All of the facts outlined in this supplemental order were well known to the parties and to the Court at the time of the Court's Order to Continue (Doc. No. 652). As the order explained, the Court carefully considered these issues, and found that the ends of justice served by continuing trial in this matter outweighed the interest of the public and the Defendant to a speedy trial.

FootNotes


1. The Court's grouping order placed Defendant Perry in the third trial grouping to be set for trial "after January." The parties and the Court understood that the third trial segment was to take place in February 2014.
2. The motion also noted the difficulty with reviewing these documents even with the aid of an electronic discovery platform, and remarked "if one could review 10,000 documents during an 8 hour day [it] would require approximately 100 days reviewing the material in the database." (Doc. No. 473 at 2).

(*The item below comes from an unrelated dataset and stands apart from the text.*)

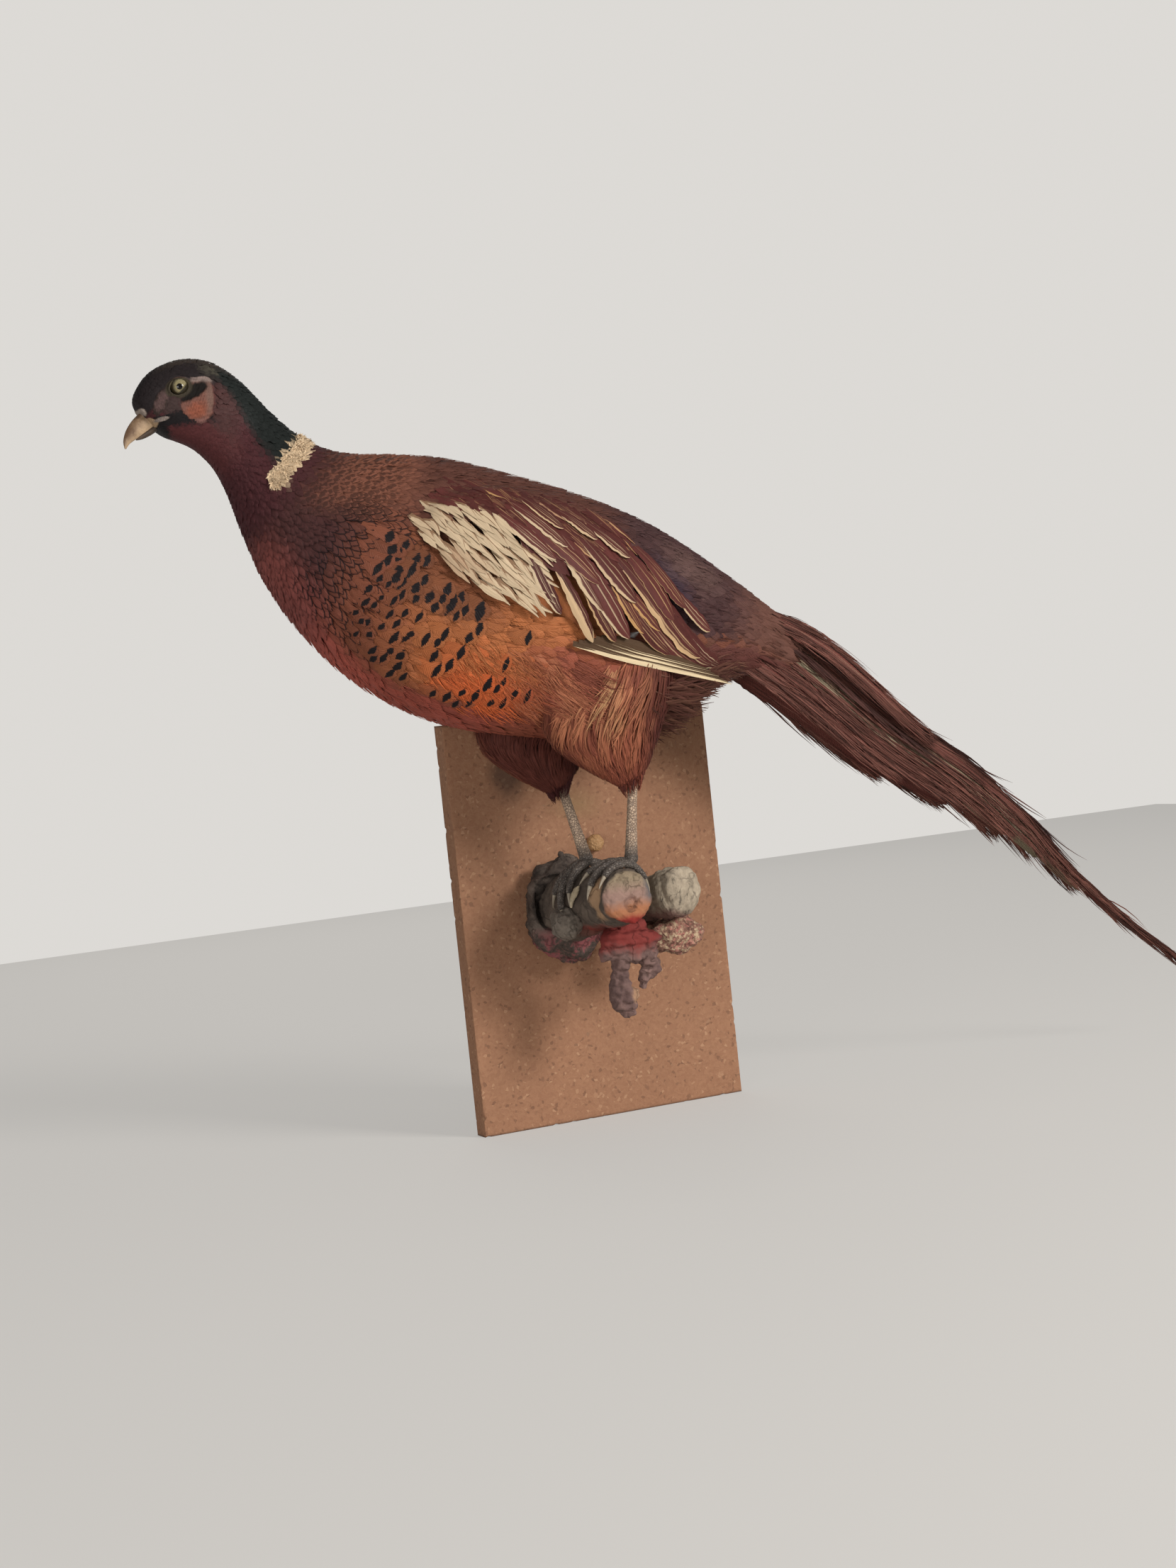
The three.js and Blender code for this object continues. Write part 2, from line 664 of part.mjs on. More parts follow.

3. The Government's exhibit list from the first trial includes over 100 entries.
4. See generally GEORGE ANASTASIA, THE GOODFELLA TAPES (Harper Collins, 2011) (describing some of Maldini's exploits as a mob assassin).
5. This is especially true for counsel for Defendant, who is an experienced criminal defense and trial attorney. She has conducted numerous trials before the undersigned Judge, and he trusts that she knows well the amount of time required for effective trial preparation.
6. This is exacerbated by the fact that the Court has had difficulty finding replacement counsel at all. Because of the number of defendants and the many conflicts presented in this case, the Federal Defender has exhausted the district's court-appointed counsel list and has begun pulling in attorneys from other districts.